Kılıçdaroğlu, nasıl bir adım atılacağı sorusuna ise “Onu şimdi söylemeyeyim, yasal bir adım atacağız” yanıtını vermekle yetindi.
Arslan’a destek
Kılıçdaroğlu’na, Anayasa Mahkemesi Başkanı Zühtü Arslan’ın, 30 Ağustos tebrigatı sırasında Cumhurbaşkanı Tayyip Erdoğan’a kafa selamı verirken görüntülendiği fotoğraf da soruldu. CHP lideri, Arslan’ın, “Kadraj oyunu” sözleriyle tepki gösterdiği fotoğrafı şöyle yorumladı:
“Ben o görüntüyü izledim. Başkanın, o görüntülerde uzun süreli eğilmesi söz konusu değil. Baktığınız zaman o gerçeği görüyorsunuz. O nedenle AYM Başkanını radikal bir dille eleştirmek haksızlık olur.”
‘Vekil tutuklanamaz’
Kılıçdaroğlu, cezaevindeki HDP Eş Genel Başkanı Selahattin Demirtaş’ın, bin kişiye gönderdiği, “Tutuklamalar haksız, bize sahip çıkılmıyor” mesajını içeren mektubu için de şunları söyledi:
“Anayasa Mahkemesi, ‘Milletvekili tutuklanamaz’ diyerek, bu konuda görüşünü beyan etti zaten.

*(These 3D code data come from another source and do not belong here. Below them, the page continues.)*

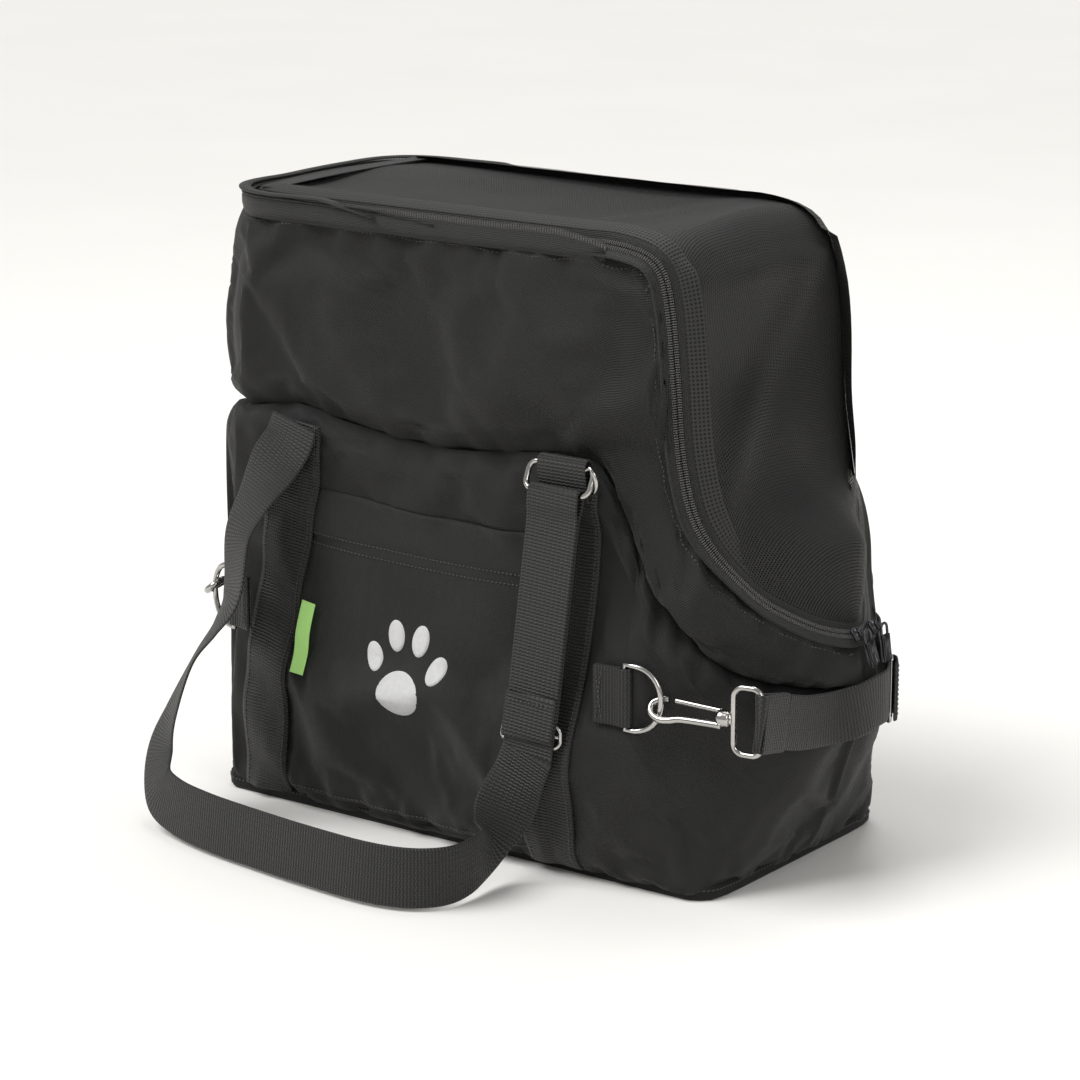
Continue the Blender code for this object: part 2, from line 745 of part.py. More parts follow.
def tab(name, centre, run, normal, length, height):
    """Folded webbing tab sewn on the wall, with the ring's bar inside its fold."""
    outer = [(-length, 0.0018), (-0.006, 0.0018), (0.0, 0.0034), (0.0030, 0.0026), (0.0036, 0.0),
             (0.0030, -0.0026), (0.0, -0.0034), (-0.006, -0.0018), (-length, -0.0018)]
    inner = [(-length, 0.0003), (-0.006, 0.0003), (0.0, 0.0023), (0.0020, 0.0016), (0.0025, 0.0),
             (0.0020, -0.0016), (0.0, -0.0023), (-0.006, -0.0003), (-length, -0.0003)]
    verts = []
    for s in (-0.5, 0.5):
        for u, v in outer + inner[::-1]:
            verts.append(centre + run * u + normal * v + Z * height * s)
    n = 18
    faces = [list(range(n)), list(range(n, 2 * n))[::-1]]
    for i in range(n):
        j = (i + 1) % n
        faces.append([i, j, n + j, n + i])
    return add(name, verts, faces, WEBBING)


def snap_hook(word, nose, run, normal, tilt):
    """Swivel snap hook pointing back at nose: hook body, gate, swivel eye."""
    tilt = math.radians(tilt)
    up = Z * math.cos(tilt) - normal * math.sin(tilt)

    def at(u, v):
        return nose + run * u + up * v

    path = [(0.0405, -0.0050), (0.016, -0.0050), (0.007, -0.0068), (0.000, -0.0070),
            (-0.0060, -0.0030), (-0.0068, 0.0030), (-0.001, 0.0070), (0.003, 0.0072)]
    body = catmull([at(u, v) for u, v in path], 3)
    tube(word + "_hook_body", body, 0.0022, NICKEL, 8, closed=False)
    tube(word + "_hook_gate", [at(0.0085, 0.0070), at(0.022, 0.0058), at(0.0390, 0.0048)],
         0.0016, NICKEL, 8, closed=False)
    block(word + "_hook_collar", at(0.0438, 0.0), (0.0056, 0.0140, 0.0120), (run, Z, normal),
          NICKEL, 0.0012)
    eye = oval(nose + run * 0.0585, run, Z, 0.0095, 0.0215, 0.0050)
    tube(word + "_swivel_eye", eye, 0.0018, NICKEL, 8)


RIGHT_RUN = Vector((1, 0.16, 0)).normalized()
RIGHT_N = Vector((0.16, -1, 0)).normalized()
right_tab = Vector((0.1470, wall_y(0.147, 0.130, 0.0066), 0.130))
TAB_RUN = Vector((1, 0.13, 0)).normalized()
TAB_N = Vector((0.13, -1, 0)).normalized()
tab("right_tab", right_tab, TAB_RUN, TAB_N, 0.022, 0.038)
right_ring = [p for p in d_outline(right_tab, RIGHT_RUN, Z, 0.0212, 0.0245)]
tube("right_d_ring", right_ring, 0.0018, NICKEL, 8)
right_nose = right_tab + RIGHT_RUN * 0.0245 + Z * (-0.004)
snap_hook("right", right_nose, RIGHT_RUN, RIGHT_N, 42)

LEFT_RUN = Vector((-0.95, 0.31, 0)).normalized()
LEFT_N = Vector((-0.31, -0.95, 0)).normalized()
left_tab = Vector((-0.1745, -0.1185, 0.142))
tab("left_tab", left_tab, LEFT_RUN, LEFT_N, 0.020, 0.038)
left_ring = d_outline(left_tab, LEFT_RUN, Z, 0.0212, 0.0245)
tube("left_d_ring", left_ring, 0.0018, NICKEL, 8)
HOOK_RUN = Vector((-0.24, 0.971, 0)).normalized()
HOOK_N = Vector((-0.971, -0.24, 0)).normalized()
left_nose = left_tab + LEFT_RUN * 0.0245 + Z * 0.003
snap_hook("left", left_nose, HOOK_RUN, HOOK_N, 52)

# ---- stowed shoulder strap ------------------------------------------------------
eye_right = right_nose + RIGHT_RUN * 0.068
eye_left = left_nose + HOOK_RUN * 0.068
SHOULDER = [
    (0.2390, -0.0780, 0.1190), (0.2400, -0.0550, 0.1135), (0.2440, -0.0300, 0.1125),
    (0.2535, -0.0140, 0.1145), (0.2568, 0.0, 0.1165), (0.2558, 0.0150, 0.1170),
    (0.2470, 0.0320, 0.1170), (0.2340, 0.0490, 0.1180), (0.2200, 0.0655, 0.1190),
    (0.2090, 0.0820, 0.120), (0.1990, 0.1000, 0.121), (0.1840, 0.1150, 0.121),
    (0.1620, 0.1280, 0.121), (0.1350, 0.1370, 0.121), (0.1100, 0.1415, 0.121),
    (0.0850, 0.1430, 0.121), (0.0550, 0.1410, 0.121),
    (0.0200, 0.1380, 0.122), (-0.0200, 0.1330, 0.123), (-0.0600, 0.1280, 0.125),
    (-0.1000, 0.1250, 0.127), (-0.1400, 0.1225, 0.130), (-0.1700, 0.1170, 0.133),
    (-0.1940, 0.1040, 0.135), (-0.2080, 0.0820, 0.137), (-0.2150, 0.0550, 0.139),
    (-0.2180, 0.0250, 0.141), (-0.2200, 0.0000, 0.142),
]
shoulder = [Vector(p) for p in SHOULDER]
ribbon("shoulder_strap", catmull(shoulder, 2), [Z] * (2 * len(shoulder) - 1), WEB_W, WEB_T, WEBBING)


def end_loop(name, eye, toward, tip):
    """Strap end folded round the swivel eye's far bow."""
    run = (tip - eye).normalized()
    side = Z.cross(run).normalized()
    turn = 0.0031
    points = [tip + side * 0.0013]
    points.append(eye + run * 0.007 + side * 0.0027)
    for k in range(7):
        a = math.pi * k / 6
        points.append(eye + side * turn * math.cos(a) - run * turn * math.sin(a))
    points.append(eye + run * 0.007 - side * 0.0027)
    points.append(tip - side * 0.0013)
    return ribbon(name, points, [Z] * len(points), 0.031, 0.0014, WEBBING)


end_loop("right_strap_end", eye_right, RIGHT_RUN, Vector((0.2390, -0.0820, 0.1240)))
end_loop("left_strap_end", eye_left, HOOK_RUN, Vector((-0.2200, -0.0040, 0.142)))
adjust_run = Vector((-0.575, 0.818, 0)).normalized()
adjust_out = Vector((0.818, 0.575, 0)).normalized()
triglide("strap_adjuster", Vector((0.2450, 0.0380, 0.1170)), adjust_run, Z, adjust_out,
         0.049, 0.0212, 0.0024, 0.0056)

# ---- zip sliders and pulls --------------------------------------------------------
for word, y in (("front", -0.0095), ("back", 0.0115)):
    p = Vector((0.2440, y, 0.1600))
    up = Vector((-0.60, 0, 0.80))
    normal = Vector((0.80, 0, 0.60))
    block(word + "_zip_slider", p + normal * 0.0048, (0.0080, 0.0090, 0.0034),
          (Y, up, normal), BLACK_METAL, 0.0008)
    top = p + normal * 0.0090 + Vector((0.0020, 0, 0))
    outline = oval(top - Z * 0.0145 + X * 0.0012, Z, Y, 0.0125, 0.0032, 0.0030)
    tube(word + "_zip_pull", outline, 0.0011, BLACK_METAL, 6)
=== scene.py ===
import math

import bpy
import bmesh
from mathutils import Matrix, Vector, noise
from mathutils.bvhtree import BVHTree


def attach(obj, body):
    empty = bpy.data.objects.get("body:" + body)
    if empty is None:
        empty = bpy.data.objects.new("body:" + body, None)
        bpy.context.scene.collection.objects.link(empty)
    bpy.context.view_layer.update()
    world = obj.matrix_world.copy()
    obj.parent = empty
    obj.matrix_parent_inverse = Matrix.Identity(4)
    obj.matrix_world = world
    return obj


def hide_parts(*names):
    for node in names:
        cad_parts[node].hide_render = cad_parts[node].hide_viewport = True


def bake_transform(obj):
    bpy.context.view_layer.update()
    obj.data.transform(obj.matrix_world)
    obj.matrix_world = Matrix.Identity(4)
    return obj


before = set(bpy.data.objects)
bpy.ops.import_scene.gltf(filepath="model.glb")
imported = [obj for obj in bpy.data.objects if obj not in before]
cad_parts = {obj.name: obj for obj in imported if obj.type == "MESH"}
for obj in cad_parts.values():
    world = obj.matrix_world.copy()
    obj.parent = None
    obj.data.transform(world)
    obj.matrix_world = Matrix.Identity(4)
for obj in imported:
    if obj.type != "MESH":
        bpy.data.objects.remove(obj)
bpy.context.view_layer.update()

X = Vector((1, 0, 0))
Y = Vector((0, 1, 0))
Z = Vector((0, 0, 1))
WEB = 0.039

# ---- node helpers ---------------------------------------------------------------


class Shader:
    """A Principled material with short calls for its nodes."""

    def __init__(self, name, rough=0.7, metal=0.0):
        self.mat = bpy.data.materials.new(name)
        self.mat.use_nodes = True
        self.tree = self.mat.node_tree
        self.bsdf = self.tree.nodes["Principled BSDF"]
        self.put("Roughness", rough)
        self.put("Metallic", metal)

    def put(self, name, value):
        self.bsdf.inputs[name].default_value = value

    def node(self, kind, **values):
        made = self.tree.nodes.new(kind)
        for key, value in values.items():
            setattr(made, key, value)
        return made

    def link(self, out, into):
        self.tree.links.new(out, into)

    def math(self, op, a, b=None, c=None):
        made = self.node("ShaderNodeMath", operation=op)
        for i, value in enumerate((a, b, c)):
            if value is None:
                continue
            if isinstance(value, (int, float)):
                made.inputs[i].default_value = value
            else:
                self.link(value, made.inputs[i])
        return made.outputs[0]

    def add(self, a, b):
        return self.math("ADD", a, b)

    def sub(self, a, b):
        return self.math("SUBTRACT", a, b)

    def mul(self, a, b):
        return self.math("MULTIPLY", a, b)

    def madd(self, a, b, c):
        return self.math("MULTIPLY_ADD", a, b, c)

    def uv(self):
        split = self.node("ShaderNodeSeparateXYZ")
        self.link(self.node("ShaderNodeUVMap", uv_map="UVMap").outputs[0], split.inputs[0])
        return split.outputs[0], split.outputs[1]

    def wave(self, value, pitch, phase=0.0):
        """0 to 1 cosine along a length in metres."""
        angle = self.madd(value, 2 * math.pi / pitch, phase)
        return self.madd(self.math("COSINE", angle), 0.5, 0.5)

    def noise(self, scale, detail=3.0):
        tex = self.node("ShaderNodeTexNoise")
        tex.inputs["Scale"].default_value = scale
        tex.inputs["Detail"].default_value = detail
        self.link(self.node("ShaderNodeTexCoord").outputs["Object"], tex.inputs["Vector"])
        return tex.outputs["Fac"]

    def colour(self, value, stops):
        """Base colour from a ramp over value."""
        made = self.node("ShaderNodeValToRGB")
        points = made.color_ramp.elements
        while len(points) < len(stops):
            points.new(0.5)
        for point, (at, colour) in zip(points, stops):
            point.position = at
            point.color = (*colour, 1.0)
        self.link(value, made.inputs[0])
        self.link(made.outputs[0], self.bsdf.inputs["Base Color"])

    def bump(self, height, distance, strength=1.0, below=None):
        made = self.node("ShaderNodeBump")
        made.inputs["Distance"].default_value = distance
        made.inputs["Strength"].default_value = strength
        self.link(height, made.inputs["Height"])
        if below is not None:
            self.link(below, made.inputs["Normal"])
        return made.outputs[0]

    def finish(self, normal):
        self.link(normal, self.bsdf.inputs["Normal"])
        return self.mat


def grey(v, warm=0.0):
    """A grey, with its red raised and its blue lowered by the share warm."""
    return (v * (1 + warm), v, v * (1 - warm))


def twill_material(name, dark, light, pitch=0.0017, sheen=0.25):
    s = Shader(name, 0.62)
    u, v = s.uv()
    along = s.add(u, v)
    across = s.sub(u, v)
    rib = s.wave(along, pitch)
    yarn = s.wave(across, pitch * 1.4)
    weave = s.mul(s.madd(yarn, 0.45, 0.55), rib)
    broad = s.noise(9.0, 4.0)
    fuzz = s.noise(900.0, 2.0)
    mixed = s.add(s.mul(weave, 0.62), s.mul(broad, 0.28))
    mixed = s.add(mixed, s.mul(fuzz, 0.22))
    s.colour(mixed, [(0.18, grey(dark, 0.03)), (0.95, grey(light, 0.02))])
    s.put("Sheen Weight", sheen)
    s.put("Sheen Roughness", 0.5)
    s.put("Specular IOR Level", 0.25)
    small = s.bump(weave, 0.00028, 0.9)
    return s.finish(s.bump(s.noise(130.0, 3.0), 0.0006, 0.55, small))


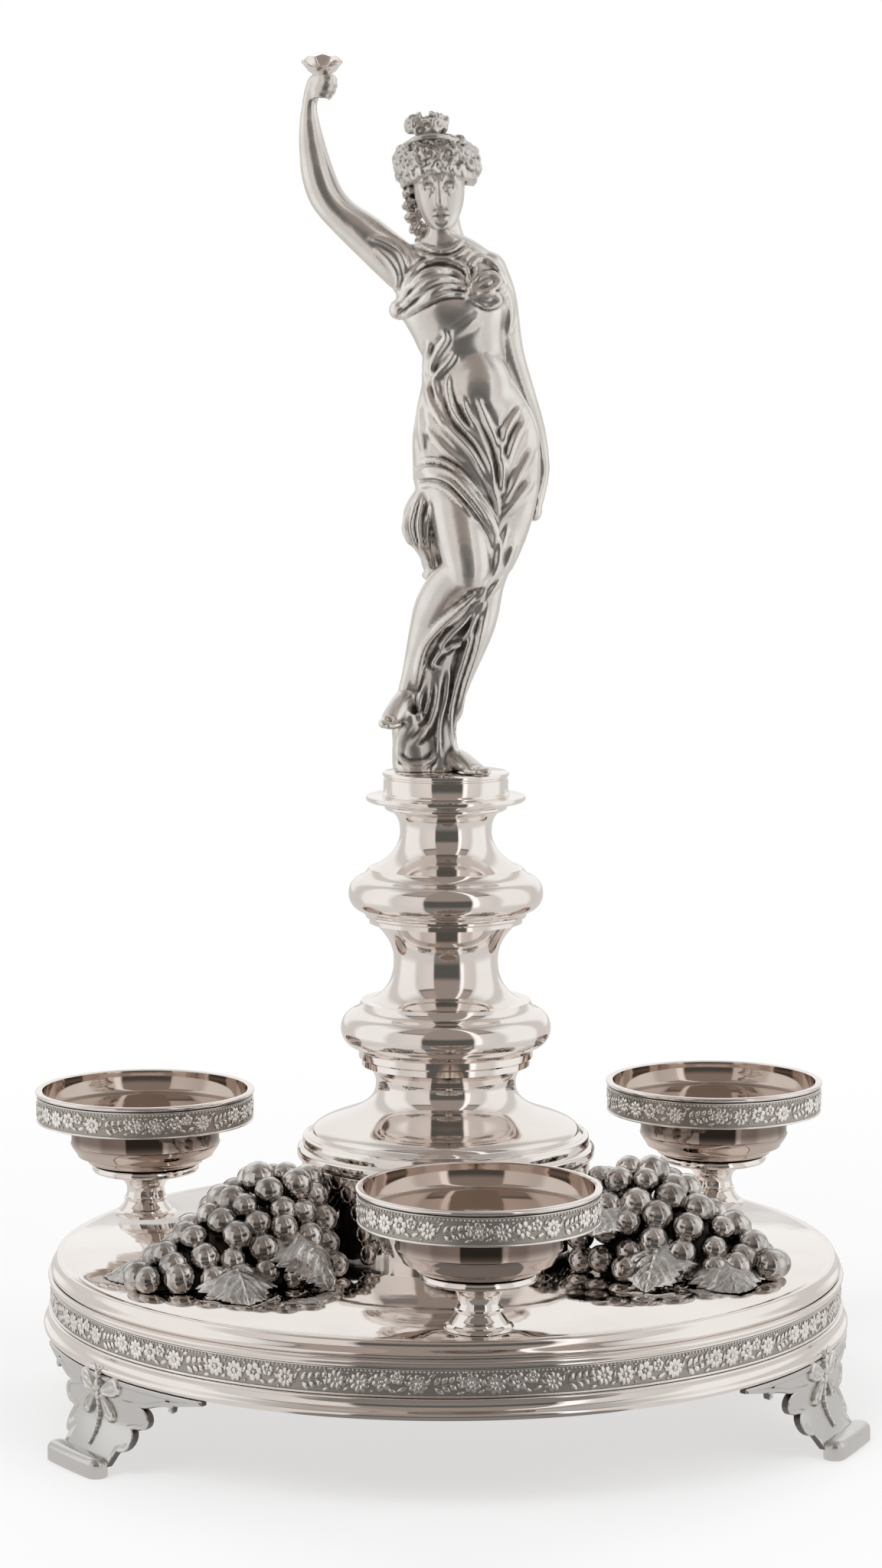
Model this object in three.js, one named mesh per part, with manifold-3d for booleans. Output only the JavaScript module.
// A silver-plated table centrepiece. A round plateau on three feet carries a turned column with
// a standing figure, three lift-off dishes on pedestals and three bunches of grapes.
// Units are millimetres, +Z is up, and the origin is on the table, on the column's axis.

import * as THREE from 'three';
import { mergeVertices } from 'three/addons/utils/BufferGeometryUtils.js';
import Module from 'manifold-3d';

const wasm = await Module();
wasm.setup();

// Sizes that several pieces share.
const clearance = 0.3; // between neighbours that touch on the real piece
const wideSides = 36; // facets round the plateau
const columnSides = 16;
const dishSides = 18;
const smallSides = 12;
const setTurn = 5; // degrees that the plateau and what it carries are turned from the figure's front
const footHeight = 38.5; // table to the top of a foot's shoulder

// The plateau: a spun top with a skirt, dressed with a bead, a flower band and a base moulding.
const plateau = {
  rim: 171.5, ledge: 4, drop: 0.8, plate: 2.4, skirt: 1.5, lip: 2.7, lipDrop: 7, height: 31.7, wall: 1.8,
};
const bead = { height: 3.7, reach: 2 };
const flowerBand = { height: 11.6, thick: 0.9 };
const moulding = { reach: 4.2, lip: 1.6, bead: 1.4 };

// The column, from the plateau up. A bell narrows from its foot to its waist and flares to its head.
// A knop swells from its neck to its ring and draws in to its head.
const column = { wall: 1.6, rod: 3, rodInFigure: 9 };
const drum = { radius: 63.5, height: 40 };
const flange = { overhang: 2.1, ledge: 0.4, height: 12.4, band: 5.5 };
const lowerBell = {
  foot: drum.radius - 4.5, waist: 30.8, head: 36.4, height: 29.2, waistAt: 20.8,
  shoulder: 1.5, shoulderAt: 6.5, hollowAt: 6.5, rise: 5.2, lip: 2.6, lipDrop: 1,
};
const lowerKnop = {
  neck: lowerBell.head + 0.6, neckHeight: 2.6, step: 39, ring: 46.2, ringLow: 8, ringHigh: 24.4,
  head: 37.2, height: 28.5,
};
const middleBell = {
  foot: lowerKnop.head - 4.2, waist: 22.9, head: 31.6, height: 34.5, waistAt: 17.5,
  shoulder: 7, shoulderAt: 3.5, hollowAt: 10, rise: 7.5, lip: 5.1, lipDrop: 5,
};
const upperKnop = {
  neck: middleBell.head + 2, neckHeight: 1.8, step: 36, ring: 42.7, ringLow: 5.2, ringHigh: 20.5,
  head: 34, height: 24.2,
};
const upperBell = {
  foot: upperKnop.head - 1.6, waist: 20.1, head: 23.8, height: 24.8, waistAt: 15.7,
  shoulder: 6.9, shoulderAt: 3.5, hollowAt: 9, rise: 4.3, lip: 2.8, lipDrop: 2.3,
};
const dripDisc = { collar: 26.8, collarHeight: 2.6, radius: 35, edge: 2.6, height: 6.9 };
const plinth = { radius: 27.4, flare: 0.5, height: 10.4 };

// The dishes, each on a seat drum and a pedestal.
const dish = { radius: 50, rim: 1.6, rimHeight: 2.2, wall: 1.5, floor: 1.5, depth: 10.4, skirt: 2.4 };
const dishBand = { thick: 0.8 };
const spigot = { radius: 6, length: 8 };
const pedestal = { foot: 14.2, stem: 8.6, cup: 24.3, cupEdge: 2.4, height: 23.2, locator: 2, fromRim: 5.5 };
const seatDrum = { radius: 34, foot: pedestal.cup - 0.8, taper: 10, height: 22.7, wall: 1.6 };

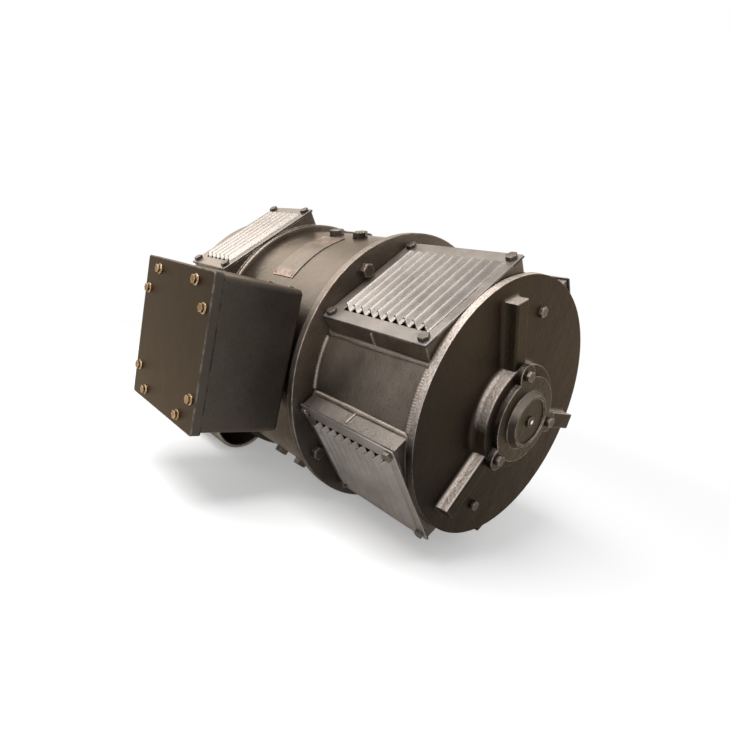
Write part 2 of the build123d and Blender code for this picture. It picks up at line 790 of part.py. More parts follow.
# Drive end bearing caps: the outer one lies flush in the drive face, the inner one closes the hub.
drive_bearing_x1 = drive_bearing_x0 + drive_bearing[2]
drive_inner_x0 = -drive_hub_l - inner_cap_t
with BuildPart() as drive_outer_cap:
    add(tube(-drive_cap_t, 0.0, drive_cap_r, drive_journal_r + shaft_clearance))
    add(tube(drive_bearing_x1, -drive_cap_t, drive_bearing[1], drive_bearing[1] - cap_wall))
    with Locations(*drive_cap_bolt_places):
        Cylinder(cap_bolt_r + hole_gap, 4 * drive_cap_t, mode=Mode.SUBTRACT)
write(drive_outer_cap, "drive_outer_cap")

with BuildPart() as drive_inner_cap:
    add(tube(drive_inner_x0, -drive_hub_l, drive_cap_r, comm_seat_r + shaft_clearance))
    add(tube(-drive_hub_l, drive_bearing_x0, drive_bearing[1], drive_bearing[1] - cap_wall))
    with Locations(*drive_cap_bolt_places):
        Cylinder(cap_bolt_r + thread_gap, 4 * drive_hub_l, mode=Mode.SUBTRACT)
write(drive_inner_cap, "drive_inner_cap")

comm_cap_bolt = hex_bolt(cap_bolt_af, cap_bolt_head, cap_bolt_r, inner_cap_x1 - cap_face_x)
drive_cap_bolt = hex_bolt(cap_bolt_af, cap_bolt_head, cap_bolt_r, -drive_inner_x0)
with BuildPart() as bearing_cap_bolts:
    with Locations(*cap_bolt_places):
        add(comm_cap_bolt)
    with Locations(*drive_cap_bolt_places):
        add(drive_cap_bolt)
write(bearing_cap_bolts, "bearing_cap_bolts")


def bearing(seat_r, outside_r, width, ball_r, balls, x0):
    """The outer race, inner race and caged balls of a ball bearing that starts at x0. The
    grooves clear the balls by curve_gap.
    """
    mid_r = (seat_r + outside_r) / 2
    mid_x = x0 + width / 2
    land = race_share * (outside_r - seat_r)
    with BuildPart() as groove:
        with BuildSketch(Plane.XZ):
            with Locations((mid_x, mid_r)):
                Circle(ball_r + curve_gap)
        revolve(axis=Axis.X)
    with BuildPart() as outer_race:
        add(tube(x0, x0 + width, outside_r, outside_r - land))
        add(groove.part, mode=Mode.SUBTRACT)
    with BuildPart() as inner_race:
        add(tube(x0, x0 + width, seat_r + land, seat_r + seat_gap))
        add(groove.part, mode=Mode.SUBTRACT)
    with BuildPart() as caged_balls:
        add(tube(mid_x - cage_share * ball_r, mid_x + cage_share * ball_r,
                 mid_r + cage_t / 2, mid_r - cage_t / 2))
        with Locations(*axial_seats(even_angles(balls), mid_x, mid_r, 1)):
            Sphere(ball_r)
    return outer_race.part, inner_race.part, caged_balls.part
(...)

Siyasetçinin görüşünü beyan etmesine gerek kalmadı. Nedeni de; ‘milletvekillerinin temsil yetkisi var, temsil yetkilerini parlamentoda kullanıyorlar, seçilerek gelmişler, dolayısıyla bunlar yargılanabilir ama tutuklanamaz’ diye karar veriyor. Milletvekilleri yargılanabilirler, dokunulmazlığı kalktığı zaman, kaçacak göçecek durumları da yok. Parlamentoya gelip görevlerini yapacaklardır. Biz AYM’nin tutuklu milletvekilleriyle ilgili verdiği kararın evrensel hukuk ilkelerine uygun olduğunu düşünüyoruz. Ben bunu defalarca dile getirdim, milletvekillerinin tutuklanmasını doğru bulmadığımızı. Çünkü asıl olan tutuksuz yargılamadır. Yasa da öyle evrensel hukuk kuralları da. Ama ağır bir cürüm olur, bir suçüstü hali olur, ceza kanununda vardır. O kuralara göre gerekirse tutuklanır ama o kuralların hiç birisinin milletvekilleriyle ilgili yok. Aynı şekilde gazeteciler için de. En tipik örneği Ahmet Şık. Nesi var Ahmet Şık’ın Allah aşkına? Balyoz, Ergenekoncu diye, FETÖ ile ilgili niye kitap yazdın diye aldılar, şimdi de FETÖ’cü diye alıyorlar.”